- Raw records
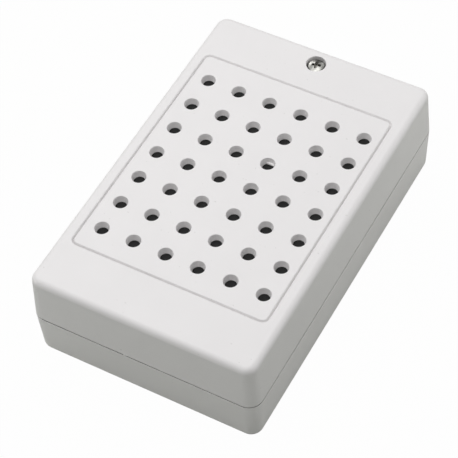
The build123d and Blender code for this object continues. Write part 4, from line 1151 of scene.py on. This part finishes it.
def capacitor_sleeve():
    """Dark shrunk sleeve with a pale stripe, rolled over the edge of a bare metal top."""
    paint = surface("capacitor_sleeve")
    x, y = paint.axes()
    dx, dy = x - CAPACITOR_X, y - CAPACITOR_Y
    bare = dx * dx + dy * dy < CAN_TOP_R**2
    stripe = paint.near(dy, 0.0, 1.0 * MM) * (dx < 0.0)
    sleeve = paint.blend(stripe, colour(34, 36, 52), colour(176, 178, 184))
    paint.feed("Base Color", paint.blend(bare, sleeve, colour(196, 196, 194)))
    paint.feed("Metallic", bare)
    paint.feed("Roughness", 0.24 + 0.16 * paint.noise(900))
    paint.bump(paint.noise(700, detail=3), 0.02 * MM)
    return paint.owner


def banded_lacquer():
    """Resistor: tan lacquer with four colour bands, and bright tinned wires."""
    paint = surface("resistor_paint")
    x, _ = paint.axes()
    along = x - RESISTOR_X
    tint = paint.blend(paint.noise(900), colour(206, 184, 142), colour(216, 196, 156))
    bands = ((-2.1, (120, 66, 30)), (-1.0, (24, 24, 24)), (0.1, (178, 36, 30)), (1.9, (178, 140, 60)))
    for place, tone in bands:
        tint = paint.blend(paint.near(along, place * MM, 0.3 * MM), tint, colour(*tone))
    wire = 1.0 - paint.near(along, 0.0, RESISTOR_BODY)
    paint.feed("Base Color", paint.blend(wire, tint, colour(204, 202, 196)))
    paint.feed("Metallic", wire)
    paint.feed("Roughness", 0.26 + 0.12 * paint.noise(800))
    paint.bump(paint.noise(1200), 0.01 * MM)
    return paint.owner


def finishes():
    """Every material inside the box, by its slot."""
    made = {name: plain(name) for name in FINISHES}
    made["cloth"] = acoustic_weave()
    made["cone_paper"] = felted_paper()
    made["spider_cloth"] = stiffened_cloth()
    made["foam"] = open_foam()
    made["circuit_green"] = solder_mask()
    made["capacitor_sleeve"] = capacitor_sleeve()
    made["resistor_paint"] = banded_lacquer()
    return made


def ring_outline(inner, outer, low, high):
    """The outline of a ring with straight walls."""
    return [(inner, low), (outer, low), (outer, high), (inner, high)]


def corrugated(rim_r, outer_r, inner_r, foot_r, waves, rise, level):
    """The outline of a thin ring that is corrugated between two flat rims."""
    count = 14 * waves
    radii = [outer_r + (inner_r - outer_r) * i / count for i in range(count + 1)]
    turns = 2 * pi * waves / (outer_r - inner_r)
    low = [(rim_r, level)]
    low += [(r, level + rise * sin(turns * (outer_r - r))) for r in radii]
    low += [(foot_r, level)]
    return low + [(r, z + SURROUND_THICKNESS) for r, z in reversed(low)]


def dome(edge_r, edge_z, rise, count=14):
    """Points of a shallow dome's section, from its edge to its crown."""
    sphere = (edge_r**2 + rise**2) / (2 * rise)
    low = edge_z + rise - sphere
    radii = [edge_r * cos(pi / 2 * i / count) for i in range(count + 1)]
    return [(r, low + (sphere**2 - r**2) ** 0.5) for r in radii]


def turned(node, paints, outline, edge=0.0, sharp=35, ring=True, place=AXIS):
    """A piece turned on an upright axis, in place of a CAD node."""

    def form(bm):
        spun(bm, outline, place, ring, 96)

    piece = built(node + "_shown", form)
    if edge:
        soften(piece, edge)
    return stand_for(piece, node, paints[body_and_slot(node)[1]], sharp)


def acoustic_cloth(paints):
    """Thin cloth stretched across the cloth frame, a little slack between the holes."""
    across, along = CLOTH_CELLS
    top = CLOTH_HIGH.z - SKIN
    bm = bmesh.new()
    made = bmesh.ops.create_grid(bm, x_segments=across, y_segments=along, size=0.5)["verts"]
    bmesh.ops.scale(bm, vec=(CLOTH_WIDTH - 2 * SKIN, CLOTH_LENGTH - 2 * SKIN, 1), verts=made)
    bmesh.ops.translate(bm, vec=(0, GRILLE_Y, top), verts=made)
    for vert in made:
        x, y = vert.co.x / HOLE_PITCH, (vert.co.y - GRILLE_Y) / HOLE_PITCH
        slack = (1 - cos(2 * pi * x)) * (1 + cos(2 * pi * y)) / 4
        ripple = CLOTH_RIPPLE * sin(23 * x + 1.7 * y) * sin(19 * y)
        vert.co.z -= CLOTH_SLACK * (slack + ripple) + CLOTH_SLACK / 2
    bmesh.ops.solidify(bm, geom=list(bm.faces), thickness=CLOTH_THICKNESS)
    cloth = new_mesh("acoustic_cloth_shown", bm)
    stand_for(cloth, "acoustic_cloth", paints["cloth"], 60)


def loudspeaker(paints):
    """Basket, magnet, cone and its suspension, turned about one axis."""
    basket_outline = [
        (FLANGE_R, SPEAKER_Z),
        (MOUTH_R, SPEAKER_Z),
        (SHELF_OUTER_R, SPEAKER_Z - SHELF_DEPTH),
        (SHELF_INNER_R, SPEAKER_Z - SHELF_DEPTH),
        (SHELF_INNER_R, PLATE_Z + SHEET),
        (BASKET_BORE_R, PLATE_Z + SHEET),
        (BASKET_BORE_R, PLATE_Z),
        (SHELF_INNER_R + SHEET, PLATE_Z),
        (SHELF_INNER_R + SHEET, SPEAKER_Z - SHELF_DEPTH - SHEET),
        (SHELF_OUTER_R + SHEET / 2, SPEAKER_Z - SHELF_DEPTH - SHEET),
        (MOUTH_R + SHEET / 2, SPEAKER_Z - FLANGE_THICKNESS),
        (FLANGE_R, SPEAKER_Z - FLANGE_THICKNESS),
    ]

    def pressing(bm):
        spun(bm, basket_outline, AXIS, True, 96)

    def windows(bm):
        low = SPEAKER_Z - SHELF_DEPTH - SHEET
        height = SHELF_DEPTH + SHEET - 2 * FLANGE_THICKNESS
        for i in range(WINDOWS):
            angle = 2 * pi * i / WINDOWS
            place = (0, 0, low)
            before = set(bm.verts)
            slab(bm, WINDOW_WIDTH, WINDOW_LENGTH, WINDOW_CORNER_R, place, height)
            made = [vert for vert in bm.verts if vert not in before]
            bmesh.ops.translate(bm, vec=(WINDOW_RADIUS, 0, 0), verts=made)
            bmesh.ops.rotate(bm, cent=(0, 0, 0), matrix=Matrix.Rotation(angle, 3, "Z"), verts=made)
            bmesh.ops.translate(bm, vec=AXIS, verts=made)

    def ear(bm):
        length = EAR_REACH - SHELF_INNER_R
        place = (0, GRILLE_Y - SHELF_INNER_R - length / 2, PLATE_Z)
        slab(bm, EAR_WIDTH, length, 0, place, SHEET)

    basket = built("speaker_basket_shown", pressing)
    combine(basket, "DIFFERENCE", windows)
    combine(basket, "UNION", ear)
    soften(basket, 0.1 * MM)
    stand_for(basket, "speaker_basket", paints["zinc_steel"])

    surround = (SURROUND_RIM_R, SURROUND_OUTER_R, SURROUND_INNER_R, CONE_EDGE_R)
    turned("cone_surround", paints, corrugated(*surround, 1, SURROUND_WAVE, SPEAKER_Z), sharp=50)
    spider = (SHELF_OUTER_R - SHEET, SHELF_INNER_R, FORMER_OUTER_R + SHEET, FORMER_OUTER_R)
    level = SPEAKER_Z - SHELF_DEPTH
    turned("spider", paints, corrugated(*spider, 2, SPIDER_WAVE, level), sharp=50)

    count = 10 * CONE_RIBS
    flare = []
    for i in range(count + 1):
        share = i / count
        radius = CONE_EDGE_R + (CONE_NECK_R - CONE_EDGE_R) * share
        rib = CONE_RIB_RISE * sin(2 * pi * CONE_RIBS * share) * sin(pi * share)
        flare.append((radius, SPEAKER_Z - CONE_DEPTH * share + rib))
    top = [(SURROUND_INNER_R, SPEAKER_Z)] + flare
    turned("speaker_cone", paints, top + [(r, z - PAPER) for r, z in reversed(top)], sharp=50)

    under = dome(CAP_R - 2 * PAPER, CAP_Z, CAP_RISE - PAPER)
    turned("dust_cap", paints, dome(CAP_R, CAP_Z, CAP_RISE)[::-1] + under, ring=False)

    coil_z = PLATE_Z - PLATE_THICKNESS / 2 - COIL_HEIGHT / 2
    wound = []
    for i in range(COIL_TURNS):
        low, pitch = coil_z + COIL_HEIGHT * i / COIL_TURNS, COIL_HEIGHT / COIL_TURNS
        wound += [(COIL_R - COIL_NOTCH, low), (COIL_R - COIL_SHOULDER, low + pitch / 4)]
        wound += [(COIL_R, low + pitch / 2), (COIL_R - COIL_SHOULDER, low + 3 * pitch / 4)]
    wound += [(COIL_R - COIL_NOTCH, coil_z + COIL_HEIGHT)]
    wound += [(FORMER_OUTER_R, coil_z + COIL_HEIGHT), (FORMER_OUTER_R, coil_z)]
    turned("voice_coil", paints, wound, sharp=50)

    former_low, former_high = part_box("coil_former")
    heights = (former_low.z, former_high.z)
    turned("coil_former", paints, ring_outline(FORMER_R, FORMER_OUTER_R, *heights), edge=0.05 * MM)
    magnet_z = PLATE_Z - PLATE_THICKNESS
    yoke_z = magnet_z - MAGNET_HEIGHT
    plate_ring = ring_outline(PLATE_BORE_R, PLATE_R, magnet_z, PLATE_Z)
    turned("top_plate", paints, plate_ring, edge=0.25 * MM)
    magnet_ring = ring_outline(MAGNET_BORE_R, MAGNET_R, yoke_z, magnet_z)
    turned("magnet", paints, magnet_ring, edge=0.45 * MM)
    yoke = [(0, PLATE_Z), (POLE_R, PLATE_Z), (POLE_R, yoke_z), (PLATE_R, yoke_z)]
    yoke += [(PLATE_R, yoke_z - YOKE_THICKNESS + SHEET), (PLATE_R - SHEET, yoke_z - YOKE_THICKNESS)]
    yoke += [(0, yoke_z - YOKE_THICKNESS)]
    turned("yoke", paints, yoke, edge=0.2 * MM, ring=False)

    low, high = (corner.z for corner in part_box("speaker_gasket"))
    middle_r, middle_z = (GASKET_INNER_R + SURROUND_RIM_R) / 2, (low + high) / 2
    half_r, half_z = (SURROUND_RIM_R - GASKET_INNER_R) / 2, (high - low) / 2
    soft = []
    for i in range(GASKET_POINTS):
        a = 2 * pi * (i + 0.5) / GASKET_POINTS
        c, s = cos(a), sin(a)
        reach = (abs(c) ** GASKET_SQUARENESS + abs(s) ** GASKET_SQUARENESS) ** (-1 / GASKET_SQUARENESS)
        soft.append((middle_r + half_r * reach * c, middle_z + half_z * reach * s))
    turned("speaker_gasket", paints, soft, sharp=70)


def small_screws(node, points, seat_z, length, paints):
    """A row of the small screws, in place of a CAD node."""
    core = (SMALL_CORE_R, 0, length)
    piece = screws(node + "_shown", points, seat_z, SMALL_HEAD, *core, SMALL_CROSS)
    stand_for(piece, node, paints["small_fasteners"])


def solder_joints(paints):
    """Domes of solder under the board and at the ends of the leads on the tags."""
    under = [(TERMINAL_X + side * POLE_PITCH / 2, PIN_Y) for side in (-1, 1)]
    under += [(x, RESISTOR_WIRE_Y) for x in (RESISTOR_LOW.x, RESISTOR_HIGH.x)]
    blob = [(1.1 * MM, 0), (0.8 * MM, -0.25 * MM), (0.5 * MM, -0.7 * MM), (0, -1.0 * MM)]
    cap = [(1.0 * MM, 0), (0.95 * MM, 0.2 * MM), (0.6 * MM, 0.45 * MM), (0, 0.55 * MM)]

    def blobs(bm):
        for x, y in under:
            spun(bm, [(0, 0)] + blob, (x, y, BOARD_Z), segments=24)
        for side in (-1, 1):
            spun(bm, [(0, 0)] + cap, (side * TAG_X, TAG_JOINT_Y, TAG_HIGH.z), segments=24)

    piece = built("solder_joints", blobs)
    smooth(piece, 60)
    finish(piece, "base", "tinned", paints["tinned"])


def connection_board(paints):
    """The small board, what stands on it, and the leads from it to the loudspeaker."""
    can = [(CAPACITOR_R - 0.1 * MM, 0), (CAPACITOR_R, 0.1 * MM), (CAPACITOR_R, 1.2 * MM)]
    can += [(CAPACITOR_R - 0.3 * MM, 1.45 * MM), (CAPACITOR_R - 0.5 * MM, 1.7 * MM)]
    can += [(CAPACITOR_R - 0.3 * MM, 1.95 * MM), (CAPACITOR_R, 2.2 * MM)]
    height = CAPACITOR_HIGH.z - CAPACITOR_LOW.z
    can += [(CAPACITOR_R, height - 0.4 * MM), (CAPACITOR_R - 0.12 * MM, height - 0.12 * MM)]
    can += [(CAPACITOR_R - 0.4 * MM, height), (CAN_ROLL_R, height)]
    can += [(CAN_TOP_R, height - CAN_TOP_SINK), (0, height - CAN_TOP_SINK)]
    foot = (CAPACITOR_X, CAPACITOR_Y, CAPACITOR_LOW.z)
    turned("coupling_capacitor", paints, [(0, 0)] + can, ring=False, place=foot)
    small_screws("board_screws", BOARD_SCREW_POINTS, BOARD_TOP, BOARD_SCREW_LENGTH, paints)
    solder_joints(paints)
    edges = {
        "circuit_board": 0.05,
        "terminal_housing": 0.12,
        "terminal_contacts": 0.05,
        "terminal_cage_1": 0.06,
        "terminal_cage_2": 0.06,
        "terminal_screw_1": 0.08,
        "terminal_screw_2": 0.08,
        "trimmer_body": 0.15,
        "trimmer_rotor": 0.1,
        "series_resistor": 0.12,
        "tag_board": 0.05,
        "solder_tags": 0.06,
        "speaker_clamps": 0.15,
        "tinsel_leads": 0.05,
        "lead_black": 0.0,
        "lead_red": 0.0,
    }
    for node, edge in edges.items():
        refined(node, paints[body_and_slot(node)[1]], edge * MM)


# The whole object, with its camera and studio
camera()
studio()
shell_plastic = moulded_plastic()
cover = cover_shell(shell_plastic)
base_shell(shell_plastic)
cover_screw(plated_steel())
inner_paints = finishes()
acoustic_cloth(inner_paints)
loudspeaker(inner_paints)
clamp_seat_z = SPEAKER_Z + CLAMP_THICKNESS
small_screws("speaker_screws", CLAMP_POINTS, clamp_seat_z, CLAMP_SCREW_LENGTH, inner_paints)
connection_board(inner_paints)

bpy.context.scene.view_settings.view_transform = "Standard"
--
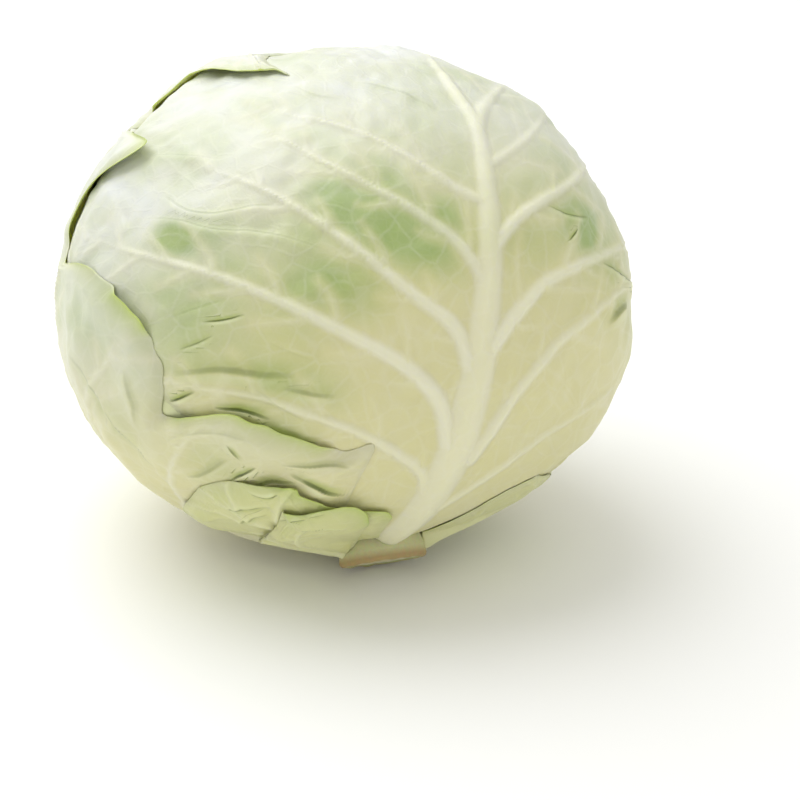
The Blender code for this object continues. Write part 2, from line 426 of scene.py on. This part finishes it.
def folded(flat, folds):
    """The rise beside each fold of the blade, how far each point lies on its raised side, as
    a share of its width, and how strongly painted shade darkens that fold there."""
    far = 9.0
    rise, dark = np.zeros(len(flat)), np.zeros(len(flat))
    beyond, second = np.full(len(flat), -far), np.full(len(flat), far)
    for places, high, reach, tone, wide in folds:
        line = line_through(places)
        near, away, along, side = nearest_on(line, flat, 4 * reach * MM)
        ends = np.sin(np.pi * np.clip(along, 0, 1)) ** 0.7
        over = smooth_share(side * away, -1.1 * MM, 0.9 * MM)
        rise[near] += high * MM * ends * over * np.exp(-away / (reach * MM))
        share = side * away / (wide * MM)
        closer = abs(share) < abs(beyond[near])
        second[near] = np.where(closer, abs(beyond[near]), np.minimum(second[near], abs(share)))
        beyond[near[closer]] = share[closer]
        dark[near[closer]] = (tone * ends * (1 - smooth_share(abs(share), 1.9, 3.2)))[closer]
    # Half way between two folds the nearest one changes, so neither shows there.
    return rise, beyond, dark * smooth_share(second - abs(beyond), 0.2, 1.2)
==
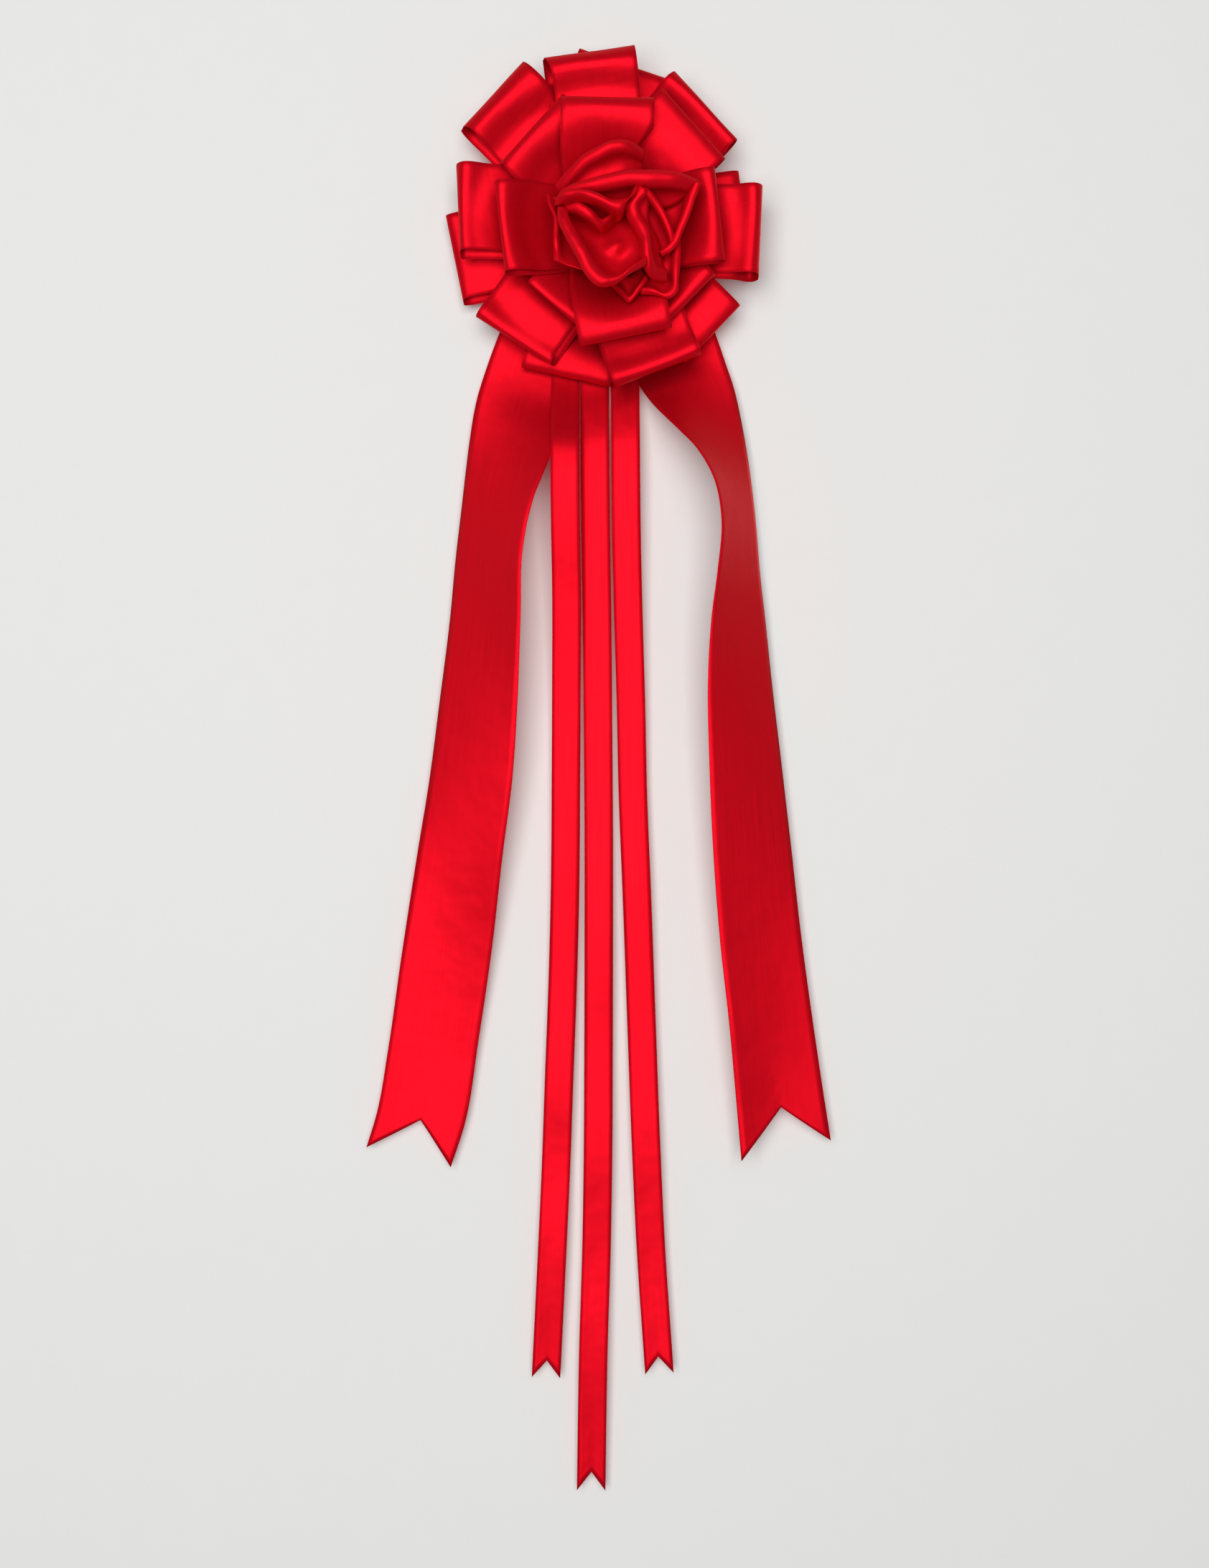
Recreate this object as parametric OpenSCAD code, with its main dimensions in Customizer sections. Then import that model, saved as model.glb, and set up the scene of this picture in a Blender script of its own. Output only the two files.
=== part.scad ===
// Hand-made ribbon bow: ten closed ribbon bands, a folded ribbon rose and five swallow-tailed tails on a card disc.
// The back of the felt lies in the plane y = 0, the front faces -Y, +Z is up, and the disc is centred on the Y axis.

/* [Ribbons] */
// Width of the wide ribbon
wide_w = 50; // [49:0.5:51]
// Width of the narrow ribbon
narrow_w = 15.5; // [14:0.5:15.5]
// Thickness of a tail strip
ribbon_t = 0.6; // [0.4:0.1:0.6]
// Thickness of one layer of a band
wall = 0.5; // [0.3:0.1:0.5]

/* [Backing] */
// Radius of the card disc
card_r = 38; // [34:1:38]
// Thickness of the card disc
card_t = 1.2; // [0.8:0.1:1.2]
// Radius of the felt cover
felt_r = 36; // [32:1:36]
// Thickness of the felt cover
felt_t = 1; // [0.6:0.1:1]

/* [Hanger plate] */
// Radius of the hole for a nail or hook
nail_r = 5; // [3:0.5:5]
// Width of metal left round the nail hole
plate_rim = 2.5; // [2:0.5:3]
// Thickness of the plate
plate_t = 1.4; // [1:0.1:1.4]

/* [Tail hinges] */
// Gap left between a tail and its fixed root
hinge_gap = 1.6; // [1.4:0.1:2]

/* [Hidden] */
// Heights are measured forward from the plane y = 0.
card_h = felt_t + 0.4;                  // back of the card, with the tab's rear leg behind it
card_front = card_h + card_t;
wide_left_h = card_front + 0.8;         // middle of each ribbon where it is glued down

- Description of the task
Repeat exactly, and only, the lines from the one containing "Recreate this object" through the one containing "plate_t = 1.4; // [1:0.1:1.4]", both included.

- Finished exercise
Recreate this object as parametric OpenSCAD code, with its main dimensions in Customizer sections. Then import that model, saved as model.glb, and set up the scene of this picture in a Blender script of its own. Output only the two files.
=== part.scad ===
// Hand-made ribbon bow: ten closed ribbon bands, a folded ribbon rose and five swallow-tailed tails on a card disc.
// The back of the felt lies in the plane y = 0, the front faces -Y, +Z is up, and the disc is centred on the Y axis.

/* [Ribbons] */
// Width of the wide ribbon
wide_w = 50; // [49:0.5:51]
// Width of the narrow ribbon
narrow_w = 15.5; // [14:0.5:15.5]
// Thickness of a tail strip
ribbon_t = 0.6; // [0.4:0.1:0.6]
// Thickness of one layer of a band
wall = 0.5; // [0.3:0.1:0.5]

/* [Backing] */
// Radius of the card disc
card_r = 38; // [34:1:38]
// Thickness of the card disc
card_t = 1.2; // [0.8:0.1:1.2]
// Radius of the felt cover
felt_r = 36; // [32:1:36]
// Thickness of the felt cover
felt_t = 1; // [0.6:0.1:1]

/* [Hanger plate] */
// Radius of the hole for a nail or hook
nail_r = 5; // [3:0.5:5]
// Width of metal left round the nail hole
plate_rim = 2.5; // [2:0.5:3]
// Thickness of the plate
plate_t = 1.4; // [1:0.1:1.4]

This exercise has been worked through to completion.